This blog is conversational, where Prof Elena Moore, Lindeka Mrengqwa and Lulamile Mabe explore experiences of seniority, research and older persons care in a peri-urban informal settlement in South Africa.

About the researchers:

My name is Lindeka Mrengqwa, a 30 year old mother of one beautiful, smart young lady, born of a strong black woman who always emphasized the importance of education. I did my undergraduate and honours studies at the University of the Western Cape, where I fell in love with the world of research. I majored in social science , psychology and linguistics. My research interests focused on infertility, specifically amongst young married women. I have always been interested in studying underprivileged groups in society, which is the reason behind my interest in older persons.

My name is Lulamile Mabe, born and raised in rural areas in the Eastern Cape. I came to Cape town to further my studies. I did electrical engineering, during the year I realized it wasn’t something I wanted to for the rest of my life. The following year I enrolled in university of the Western Cape in Social Sciences, majoring with psychology and women and gender studies, that’s where my curiosity about research began. I always enjoy interacting with people especially the older persons. I joined SIFAR in 2018, as research assistant where my love working with older persons has grown even bigger.
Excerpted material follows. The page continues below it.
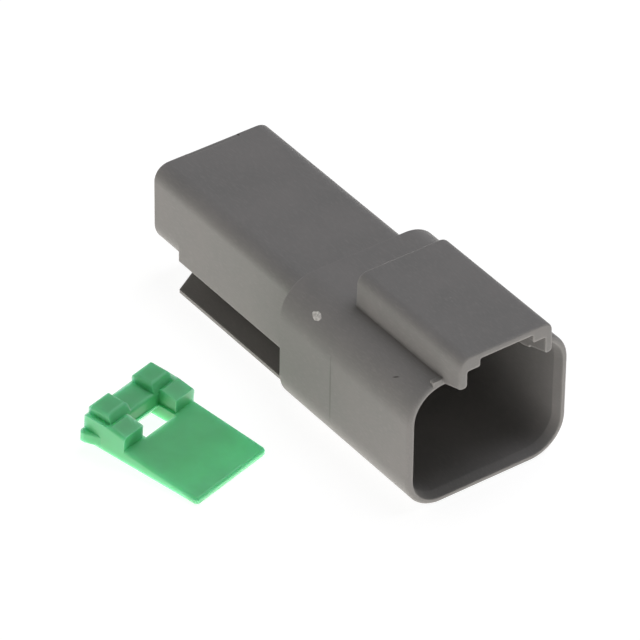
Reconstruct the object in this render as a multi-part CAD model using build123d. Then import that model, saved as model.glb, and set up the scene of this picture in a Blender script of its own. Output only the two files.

Can you tell me a bit about your experience of working with older persons? 

Lulamile: I’ve been working with older persons since 2018, there is nothing much different from what we are doing in this programme. What an older person needs…they need to be seen, to be understood and you want to be respectful…so that’s where you have to start. An older person might feel like the outsider. Older persons are excluded from the community, as soon as they see us (the young generation) they start like feeling like, what do we ‘Want from them?’ ‘What are you here for?’ Older persons don’t normally get visits from young people, they are the excluded generation.

Working in this programme was a continuation of what we know to expect, we want to build trust so we can be a part of their life, not going there and getting information and going away. Sometimes the elderly start to close up, they don’t want to open up because of their experiences of what happened to them, or maybe they don’t trust us, the younger generation.

Most of the time an older person will ask ‘What do you want to do with this information? Why are you here? What change is it going to bring?’, we have to explain the research and that things don’t just change overnight, we have to do the research first, find out the things that are needed in the community. maybe we have to change policies. So that is my experience in this programme mostly with older persons.

 Lindeka: I’ve been working with older persons for several years. My experience with working with older persons…I don’t know how to really vocalise it in a way that will give justice to it. Older persons are always so friendly, really, it’s always so pleasant to speak to older persons and they always want to share, but I find that it’s different speaking to elder women as opposed to elder men. The way I approach elder women is different from the way that I approach elder men, maybe it’s because of that awareness that men grew up in a different era. It is the patriarchal system where, as a young female, I know how, or the expectations of how I should approach elderly men, as the person who is the head of the house and other cultural concepts, and I know how to approach elder women.

 

What does seniority mean to you?

Lindeka: It is a tough question. For me, when I see an older person, I see a wealth of knowledge. I see someone whose been through phases of life that I’m still at, and I admire them in the sense that they’ve survived, regardless of what they’ve, their challenges or decisions they’ve made  -they survived. The fact is that they were once 30, and they survived and they’re now 75 years old. They have survived raising kids, they have survived, you know, so I admire them for the fact that they have successfully made it through and survived stages in life that I’m still navigating.

Elena: And can people have seniority, where it is not about age, it’s about position or status either in the community, or in an organisation?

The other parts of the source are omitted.